• **Exercise details**: The lines to reproduce run from the first one through the line containing "if empty is". Reproduce them exactly.

— start —

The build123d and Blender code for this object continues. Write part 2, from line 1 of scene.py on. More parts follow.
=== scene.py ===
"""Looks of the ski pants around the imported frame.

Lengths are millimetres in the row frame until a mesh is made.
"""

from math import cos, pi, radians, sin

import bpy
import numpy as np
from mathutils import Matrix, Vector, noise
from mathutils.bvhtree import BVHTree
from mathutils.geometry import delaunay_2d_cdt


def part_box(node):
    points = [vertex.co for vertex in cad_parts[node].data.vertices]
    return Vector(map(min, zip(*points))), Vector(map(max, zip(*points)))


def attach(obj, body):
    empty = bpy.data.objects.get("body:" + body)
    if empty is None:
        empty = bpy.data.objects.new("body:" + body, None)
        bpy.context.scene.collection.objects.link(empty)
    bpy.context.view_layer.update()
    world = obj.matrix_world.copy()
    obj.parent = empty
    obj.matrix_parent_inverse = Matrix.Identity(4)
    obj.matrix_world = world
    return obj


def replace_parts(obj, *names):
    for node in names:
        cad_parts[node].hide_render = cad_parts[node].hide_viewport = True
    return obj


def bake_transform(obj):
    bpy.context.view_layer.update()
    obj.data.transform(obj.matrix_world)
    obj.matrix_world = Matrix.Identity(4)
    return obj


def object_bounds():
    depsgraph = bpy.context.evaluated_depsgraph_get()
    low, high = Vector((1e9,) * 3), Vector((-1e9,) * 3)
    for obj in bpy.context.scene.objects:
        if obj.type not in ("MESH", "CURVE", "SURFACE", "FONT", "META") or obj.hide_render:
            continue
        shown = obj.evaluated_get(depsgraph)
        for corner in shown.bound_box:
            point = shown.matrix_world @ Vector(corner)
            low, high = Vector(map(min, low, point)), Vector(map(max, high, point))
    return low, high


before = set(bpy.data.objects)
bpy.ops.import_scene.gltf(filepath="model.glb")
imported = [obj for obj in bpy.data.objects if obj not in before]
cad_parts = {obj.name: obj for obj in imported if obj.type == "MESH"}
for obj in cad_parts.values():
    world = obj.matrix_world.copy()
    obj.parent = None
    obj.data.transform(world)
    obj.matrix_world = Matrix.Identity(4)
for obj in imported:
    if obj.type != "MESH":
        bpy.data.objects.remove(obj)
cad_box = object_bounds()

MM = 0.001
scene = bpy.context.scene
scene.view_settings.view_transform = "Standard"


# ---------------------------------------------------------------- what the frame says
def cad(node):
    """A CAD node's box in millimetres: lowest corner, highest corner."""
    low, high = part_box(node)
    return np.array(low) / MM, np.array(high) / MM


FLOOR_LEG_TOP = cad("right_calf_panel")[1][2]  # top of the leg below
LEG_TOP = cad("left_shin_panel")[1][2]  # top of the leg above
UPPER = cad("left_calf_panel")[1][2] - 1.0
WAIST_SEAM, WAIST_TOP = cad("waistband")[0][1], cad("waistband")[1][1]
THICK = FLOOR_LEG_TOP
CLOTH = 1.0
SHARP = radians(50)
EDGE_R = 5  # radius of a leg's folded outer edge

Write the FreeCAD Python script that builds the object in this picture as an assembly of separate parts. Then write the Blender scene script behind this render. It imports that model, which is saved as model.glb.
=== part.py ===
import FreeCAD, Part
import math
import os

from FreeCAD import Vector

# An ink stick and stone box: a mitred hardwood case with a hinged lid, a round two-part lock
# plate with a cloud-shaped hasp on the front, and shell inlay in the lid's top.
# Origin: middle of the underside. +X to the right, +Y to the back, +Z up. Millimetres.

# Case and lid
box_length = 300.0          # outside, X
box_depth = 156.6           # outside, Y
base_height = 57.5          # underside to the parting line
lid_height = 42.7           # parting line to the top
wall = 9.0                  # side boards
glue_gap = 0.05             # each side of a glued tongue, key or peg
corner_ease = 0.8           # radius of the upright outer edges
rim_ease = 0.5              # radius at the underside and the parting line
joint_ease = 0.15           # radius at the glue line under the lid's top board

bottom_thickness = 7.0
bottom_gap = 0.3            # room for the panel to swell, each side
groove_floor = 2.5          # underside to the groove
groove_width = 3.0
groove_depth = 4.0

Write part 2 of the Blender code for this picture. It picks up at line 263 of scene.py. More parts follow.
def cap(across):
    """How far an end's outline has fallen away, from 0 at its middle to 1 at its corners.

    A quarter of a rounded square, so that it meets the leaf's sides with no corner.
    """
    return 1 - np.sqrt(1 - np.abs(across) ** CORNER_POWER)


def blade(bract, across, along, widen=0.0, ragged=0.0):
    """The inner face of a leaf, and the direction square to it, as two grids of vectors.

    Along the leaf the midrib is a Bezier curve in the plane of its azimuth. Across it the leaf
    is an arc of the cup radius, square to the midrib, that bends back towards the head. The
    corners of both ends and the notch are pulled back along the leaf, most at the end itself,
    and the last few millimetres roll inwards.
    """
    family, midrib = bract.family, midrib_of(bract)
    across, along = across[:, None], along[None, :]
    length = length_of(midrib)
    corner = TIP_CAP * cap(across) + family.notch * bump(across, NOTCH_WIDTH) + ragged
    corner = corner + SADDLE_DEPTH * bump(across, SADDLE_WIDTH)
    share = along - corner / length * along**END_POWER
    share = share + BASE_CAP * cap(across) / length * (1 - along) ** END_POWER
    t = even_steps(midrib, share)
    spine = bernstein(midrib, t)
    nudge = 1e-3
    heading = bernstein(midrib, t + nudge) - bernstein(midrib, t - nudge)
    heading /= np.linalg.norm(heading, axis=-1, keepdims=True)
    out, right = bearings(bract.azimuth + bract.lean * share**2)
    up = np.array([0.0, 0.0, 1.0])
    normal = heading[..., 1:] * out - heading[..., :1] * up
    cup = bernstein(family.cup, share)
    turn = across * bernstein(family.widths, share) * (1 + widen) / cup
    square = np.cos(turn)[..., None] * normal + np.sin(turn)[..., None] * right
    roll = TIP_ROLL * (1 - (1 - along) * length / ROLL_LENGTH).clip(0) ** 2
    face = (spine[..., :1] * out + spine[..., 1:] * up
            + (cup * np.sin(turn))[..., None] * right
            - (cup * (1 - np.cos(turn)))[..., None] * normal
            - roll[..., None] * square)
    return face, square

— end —

• **Written solution**:
The build123d and Blender code for this object continues. Write part 2, from line 1 of scene.py on. More parts follow.
=== scene.py ===
"""Looks of the ski pants around the imported frame.

Lengths are millimetres in the row frame until a mesh is made.
"""

from math import cos, pi, radians, sin

import bpy
import numpy as np
from mathutils import Matrix, Vector, noise
from mathutils.bvhtree import BVHTree
from mathutils.geometry import delaunay_2d_cdt


def part_box(node):
    points = [vertex.co for vertex in cad_parts[node].data.vertices]
    return Vector(map(min, zip(*points))), Vector(map(max, zip(*points)))


def attach(obj, body):
    empty = bpy.data.objects.get("body:" + body)
    if empty is None:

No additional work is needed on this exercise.